Apalagi Komisi II pun belum melakukan pertemuan terkait usulan mengembalikan pilkada langsung ke DPRD. Menurutnya, Komisi II DPR bakal mengagendakan secara resmi dan terbuka agar gagasan tersebut tidak menjadi diskursus liar. Tapi, menjadi diskusi substansial berkaitan dengan konstitusi dan ketatanegaraan.

Bagi Komisi II, Pilkada mesti berjalan demokratis sebagaimana amanat Pasal 18 UUD 1945. Pasal 18 ayat (4) UUD 1945 menyebutkan, “Gubernur, Bupati, dan Walikota masing-masing sebagai kepala pemerintah daerah provinsi, kabupaten dan kota dipilih secara demokratis”. Karenanya semua pihak bakal dimintakan pandangan dan masukannya sebelum mengambil keputusan soal perlu tidaknya merevisi UU 10/2016.

Terpisah, Peneliti Perkumpulan untuk Pemilu dan Demokrasi (Perludem) Fadli Ramadhani berpandangan dorongan dari pemerintah dan pimpinan MPR agar mengevaluasi pelaksanaan pilkada secara langsung perlu melakukan cara dan pendekatan yang tepat. Sebab, mengevaluasi tanpa instrumen yang jelas hanya isapan jempol belaka.

“Masa mau melakukan evaluasi, yang hasil evaluasinya belum ada, tiba-tiba ada kesimpulan mengganti sistem pemilihan,” ujarnya.

Baginya, kebijakan mengevaluasi dan mengubah sistem pelaksanan pilkada dari langsung menjadi tidak langsung melalui DPRD berkaitan dengan daulat rakyat sebagai pemegang kekuasaan tertinggi. Terlebih, pelaksanaan pilkada secara langsung berbasis pengaturan yang diatur dalam konstitusi dan UU.

“Kalau caranya seperti itu, menurut saya asal-asalan.

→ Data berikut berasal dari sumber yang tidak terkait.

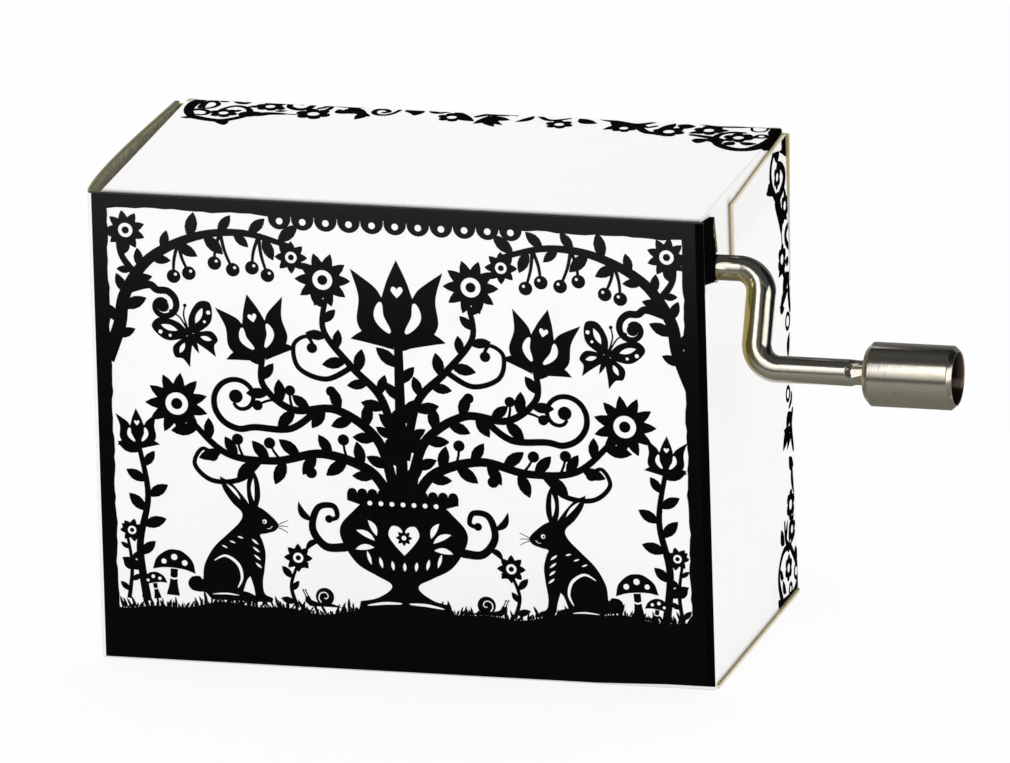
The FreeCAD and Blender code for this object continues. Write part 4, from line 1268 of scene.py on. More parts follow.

Ndak akan menyelesaikan masalah. Sayang sekali energi elit politik banyak disalurkan untuk hal-hal yang berlawanan dengan keinginan rakyat,” katanya.

Sebelumnya, Ketua MPR Bambang Soesatyo mengatakan mengembalikan penyelenggaraan pilkada dengan mekanisme melalui perwakilan maupun pileg dengan sistem tertutup dapat meminimalisir terjadinya tindak pidana korupsi, politik uang, dan tingginya biaya politik.  Wacana ini, kata Bamsoet begitu biasa disapa, dapat menyelamatkan demokrasi Pancasila. Setidaknya agar tidak terjebak dalam demokrasi angka yang berdampak pada demokrasi komersialisasi, kapitalisasi, dan ujungnya oligarki. Karenanya, perlunya mengevaluasi penyelenggaraan pilkada secara langsung yang sudah berjalan.